At the film’s climax, Max must confront Vincent to prevent him from killing the final victim on his list. It’s a predictable climax, but this is the kind of predictability that works, because it’s grounded in solid story telling. Having adopted some of Vincent’s mannerisms (he’s even using Vincent’s gun), Max has to hope that his desire to do the right thing will be enough to match Vincent’s professionalism (“I do this for a living,” Vincent growls, warning Max that he should stand down). In a lesser film, Max would win just because he’s the good guy. Collateral is smarter than that. Vincent is not playing at the top of his game, thanks to wounds received during the nightclub shoot-out earlier in the evening. With the scales balanced, Max need not perform unbelievably heroic deeds in order to succeed; on the other hand, the scales are not so heavily weighted in his favor that victory is guaranteed. When the sun finally rises on a new dawn at the end of this very long night, only one of the men will walk away.
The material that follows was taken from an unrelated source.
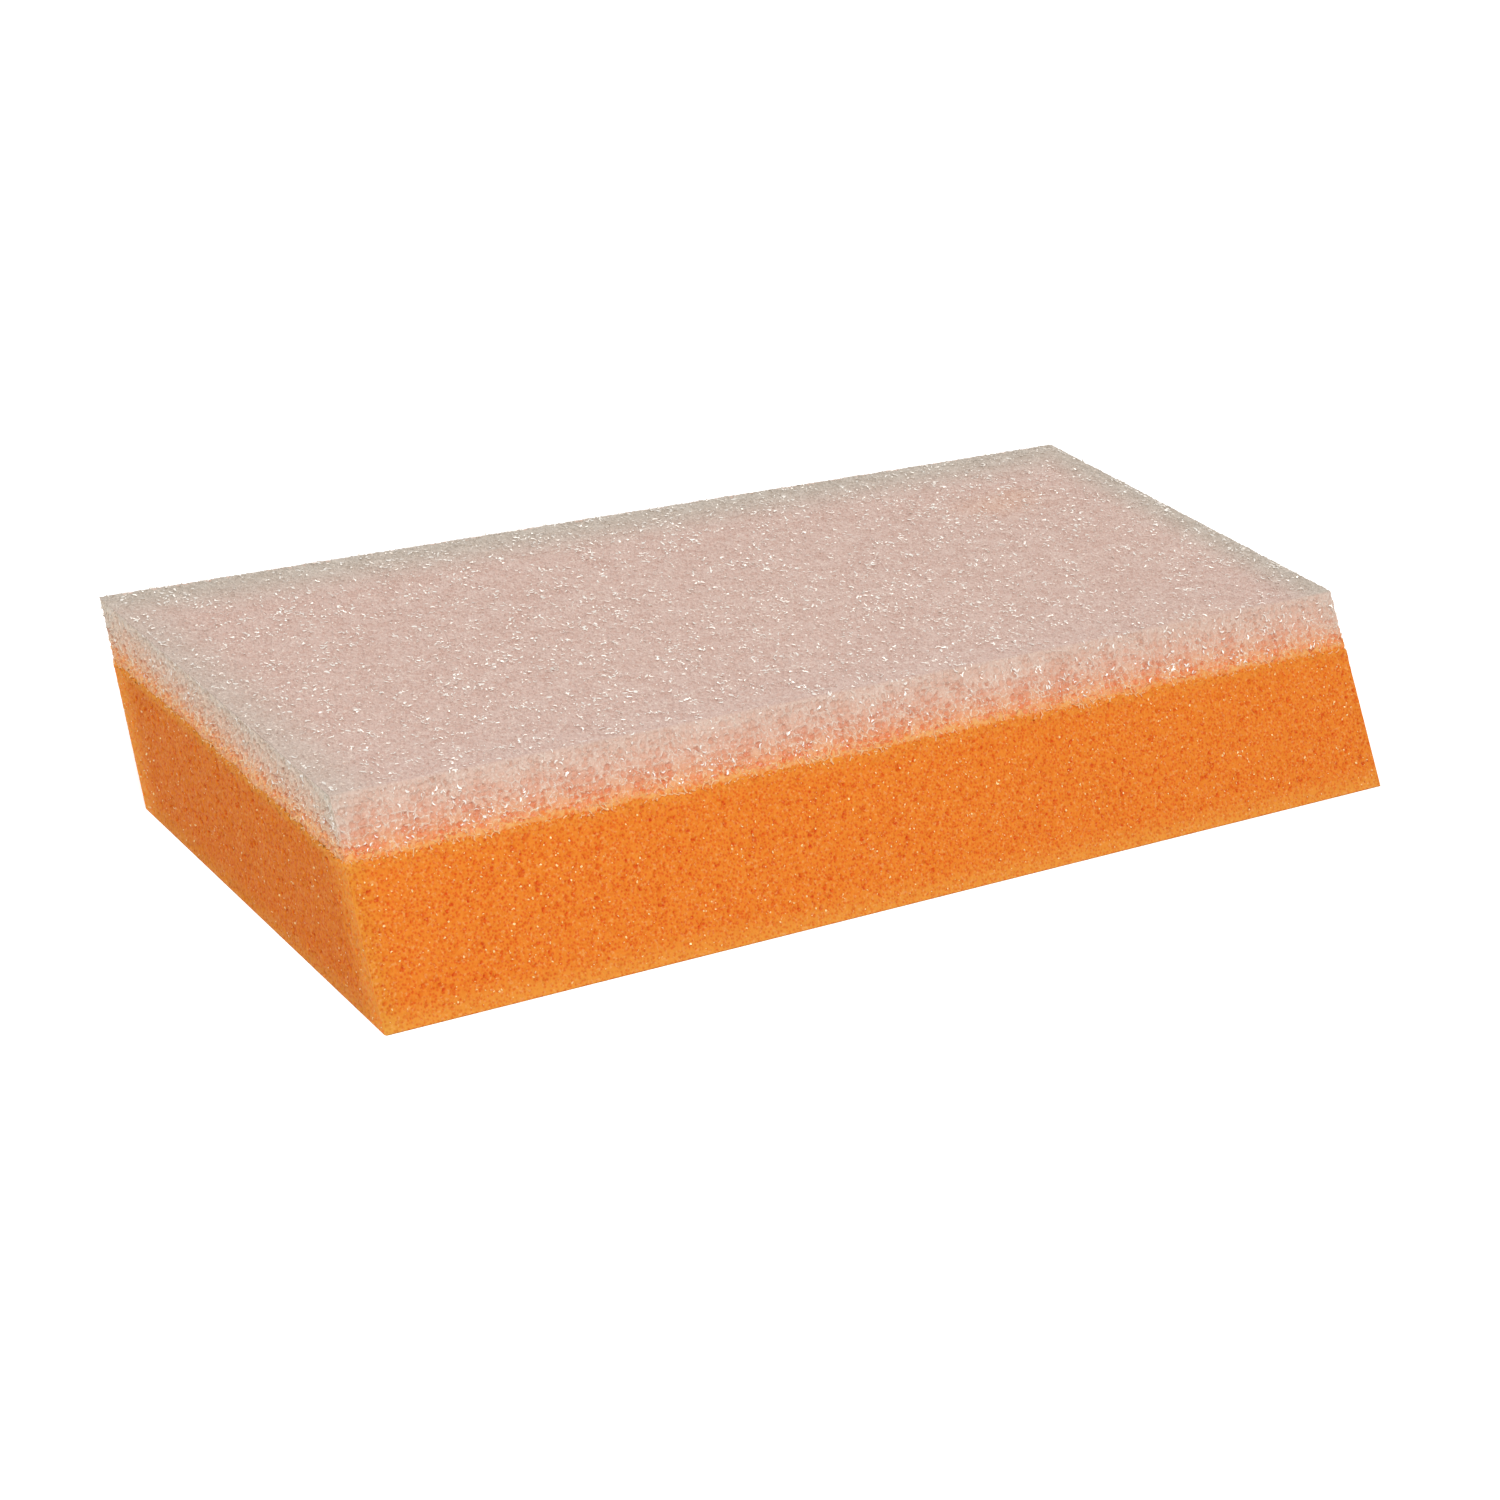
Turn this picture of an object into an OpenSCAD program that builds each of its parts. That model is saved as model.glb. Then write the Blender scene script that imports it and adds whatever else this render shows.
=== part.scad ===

As in Heat, there will be little sense of triumph, no matter which character survives; the ties between the two men, whether wanted or not, have grown too strong for their severing to result in anything more than a sense of relief over having survived the confrontation. The only triumph belongs to the filmmakers: Stuart Beattie’s script is a triumphant piece of hard-boiled writing; Michael Mann’s direction is a triumphant piece of film noir styling.
*Actually, the sociopathic doctor’s name was spelled “Lektor” in Manhunter. To avoid confusion, I’ve stuck with the original spelling from the novelRed Dragon, on which the film was based.